Audit partner rotation-back and short sellers' front running: Evidence from the Chinese stock market
研究发现,审计合伙人轮换回归的企业在盈余公告前三天异常卖空量更高,表明卖空者利用审计合伙人相关的私有信息进行抢先交易。
This study intends to investigate whether informed front-running hypothesis exists based on informed trading behaviors related to the variation of perceived audit quality of rotate-back firms before earnings announcement dates. Its empirical results show that client firms that rotate back to their pre-MAPR (i.e., mandatory audit partner rotation) engagement partner after the cooling-off period are associated with higher abnormal short selling during 3 days before earnings announcement, compared with non-rotate-back firms.
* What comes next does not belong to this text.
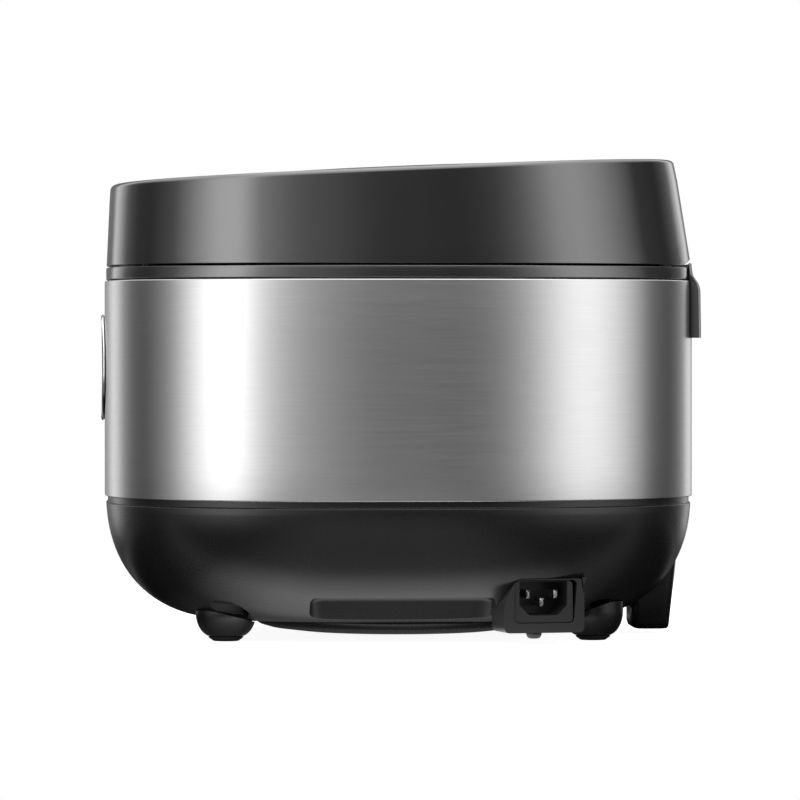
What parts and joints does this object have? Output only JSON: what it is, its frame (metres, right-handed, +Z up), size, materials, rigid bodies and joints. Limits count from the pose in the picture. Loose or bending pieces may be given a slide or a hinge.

Further channel tests suggest that earnings informativeness of rotate-back firms is less than non-rotate-back firms and short sellers' trading strategy is profitable. Additional heterogeneous tests reveal that the positive association between rotate-back decisions and abnormal short sales, as well as the negative relationship between rotate-back decisions and earnings response coefficients (ERCs), are both attenuated for firms with Big 4 auditors, high institutional ownership, and weak “Guanxi” connections. These findings suggest that corporate disclosure monitoring primarily stems from auditors and institutional investors, while short sellers' information advantage appears to derive from their “Guanxi” networks. However, short sellers do not front-run review partner rotation-back which is consist with the view that engagement partners are the primary auditors who conduct the main audit work. Overall, we provide evidence that short sellers use audit partner related private information to facilitate their trading behaviors.